Automakers and suppliers' outbound investment reached a historic high in 2015
China's automotive exports have been shrinking for the last four years since they peaked at 1 million vehicles in 2012. In the first five months of 2016, vehicle exports plunged by more than 20%. Chinese domestic automakers, having seen their exports contract sharply due to the economic recession and currency volatility in their major export markets, started to invest in Greenfield projects overseas, even though this mode of entry into foreign markets is much riskier and more expensive. Some stated-owned enterprises and large listed companies with deep pockets embarked on a spending spree in the last three years, clinching some 60 outbound M&A deals (worth $17.7 bn). Parts suppliers accounted for a large chunk of the total deals. Overseas acquisitions reached a historic high in 2015.

Dealers count on aftermarket against a backdrop of declining auto sales
As demand cools down and consumers put off new car purchases, automakers have started to expand their presence in the hitherto untapped aftermarket. With the number of vehicles on the road growing and the average age of vehicles increasing, China's auto market is about to enter a "sweet spot", i.e. a period when auto repair and maintenance demands surge. China's automotive aftermarket is projected to be worth RMB1,500 billion by 2020.

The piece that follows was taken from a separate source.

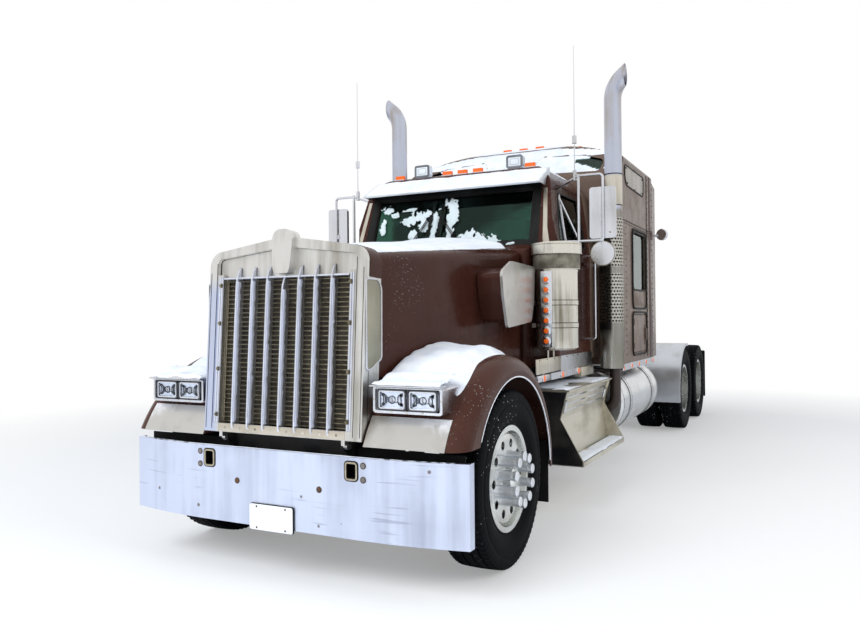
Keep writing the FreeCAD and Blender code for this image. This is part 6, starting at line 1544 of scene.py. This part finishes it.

# %% Behind the shields: mufflers and stays, dark partly with soot and partly as painted shade. Above them: the pale lower ends of the stacks
bm = bmesh.new()
pipe = moved_to(STACK_X, STACK_Y, 0)
set_in(bm, lathe([(0.0735, 1.068), (0.0742, 1.075), (0.0742, 2.505), (0.0735, 2.512)], 40), [pipe])
for z in (1.17, 2.40):
    set_in(bm, block(at(1.09, 2.630, z), at(1.11, 2.668, z + 0.016), 0.002))
    set_in(bm, block(at(1.09, 2.816, z), at(1.11, 2.854, z + 0.016), 0.002))
# The dark skins behind the pierced shields are partly soot and partly painted shade; the same dark finish
# marks the pipe seams.
soot_and_shade = grimy("sooty_steel", rgb(20, 18, 18), rgb(52, 42, 36), 0.6, 0.2, 0.4)
finished("muffler_skins", both_sides(bm), soot_and_shade)
bm = bmesh.new()
set_in(bm, lathe([(0.0800, 2.566), (0.0812, 2.570), (0.0812, 2.842), (0.0800, 2.846)], 40), [pipe])
finished("lower_pipes", both_sides(bm), pipe_cream)
bm = bmesh.new()
set_in(bm, hoop(0.0842, 2.8565, 0.0045, 0.0006), [pipe])
set_in(bm, hoop(0.0815, 2.5660, 0.0040, 0.0010), [pipe])
finished("pipe_seams", both_sides(bm), soot_and_shade)
print("mufflers behind their shields")

# %% [markdown]
# ## The sleeper's side
# The big flat wall is broken up by a bolted vent panel, thick rubber gaskets with round corners, two seams
# and rows of rivets. All are drawn flat as seen from the side and then set against the wall by one matrix.
# The rivets are domes of eight faces round, because there are hundreds. A round lamp looks back from the
# wall's rear edge.

# %% Wall matrix and fittings
WALL = moved_to(1.170, 0, 0) @ SIDE_TURN


def span(y0, y1, z0, z1):
    """The corners of a rectangle between two pairs of limits."""
    return [(y0, z0), (y1, z0), (y1, z1), (y0, z1)]


def on_wall(bm, part, proud=0.0, spots=((0, 0),)):
    """Sets a part that is drawn in (along, up) on the left wall, at one place or several."""
    set_in(bm, part, [WALL @ Matrix.Translation((y, z, proud)) for y, z in spots])


vent = [(3.150, 2.812), (3.930, 2.800), (3.950, 3.018), (3.075, 3.018), (3.075, 2.880)]
bm = bmesh.new()
on_wall(bm, rounded_plate(vent, 0.0030, 0.035, 0.001))
vent_grey = metal("vent_grey", rgb(176, 172, 166), rgb(128, 122, 114), 0.4, (1, 1, 0.4), 6.0, 0.7)
finished("vent_panels", both_sides(bm), vent_grey)

bm = bmesh.new()
on_wall(bm, frame_ring(vent, 0.012, 0.0090, 0.035, 0.003))
on_wall(bm, frame_ring(span(3.362, 4.058, 1.604, 2.426), 0.020, 0.015, 0.085, 0.005))
on_wall(bm, frame_ring(span(3.386, 4.034, 1.795, 2.397), 0.016, 0.011, 0.066, 0.004))
on_wall(bm, frame_ring(span(3.350, 4.060, 1.130, 1.584), 0.020, 0.015, 0.080, 0.005))
on_wall(bm, block((2.90, 2.462, -0.001), (4.40, 2.470, 0.0040), 0.0016))
on_wall(bm, block((4.100, 1.10, -0.001), (4.108, 3.06, 0.0050), 0.0016))
finished("wall_gaskets", both_sides(bm), black_trim)
print("vents, gaskets and seams")

# %% Lower window panel, corner strip and small plates
bm = bmesh.new()
on_wall(bm, rounded_plate(span(3.398, 4.022, 1.640, 1.786), 0.002, 0.05, 0.001))
on_wall(bm, rounded_plate(span(3.905, 3.975, 1.098, 1.140), 0.0025, 0.006, 0.001))
finished("wall_panels", both_sides(bm), finishes["sleeper_paint"])

bm = bmesh.new()
on_wall(bm, rounded_plate(span(4.232, 4.392, 1.085, 3.075), 0.0022, 0.012, 0.001))
finished("corner_strips", both_sides(bm), finishes["brown_paint"])
print("panels and corner strips")

# %% Rivets and screws
RIVET_PITCH = 0.062


def dome(radius, height, steps=8):
    """A low round head."""
    return lathe([(0, height), (radius * 0.6, height * 0.8), (radius, 0)], steps)


spots = [(3.11, 1.16 + i * RIVET_PITCH) for i in range(21)]
spots += [(4.135, 1.16 + i * RIVET_PITCH) for i in range(31)]
spots += [(2.98 + i * 0.075, 2.440) for i in range(19)]
spots += [(4.412, 1.16 + i * RIVET_PITCH) for i in range(31)]
bm = bmesh.new()
on_wall(bm, dome(0.0080, 0.0050), 0.0, spots)
rivet_paint = brown_paint("rivet_paint", rgb(44, 34, 30), rgb(120, 104, 92), 3.0, 0.4, 0.4)
finished("wall_rivets", both_sides(bm), rivet_paint)
bm = bmesh.new()
corners = [(3.13, 2.985), (3.895, 2.985), (3.895, 2.838), (3.185, 2.845), (3.52, 2.822)]
on_wall(bm, dome(0.0125, 0.0080, 14), 0.003, corners)
finished("vent_screws", both_sides(bm), black_trim)
print(len(spots) * 2, "rivets")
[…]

Big changes expected in the nature of transportation
A change in the habits of the next generation of consumers has led to a substantial transformation in the automotive industry. Automakers will no longer be manufacturing and selling vehicles. Rather, they will reposition themselves as transportation service providers, smart city operators as well as suppliers delivering in-vehicle. In addition, the rapidly evolving internet of vehicles and the development of autonomous driving technologies will have a great impact on transportation infrastructure, fuel consumption, traffic accidents and so on. By then, not only auto companies but parts suppliers and auto dealers as well will need to change their traditional business models in order to meet the changing demands of their consumers and capture as much value as possible in the future.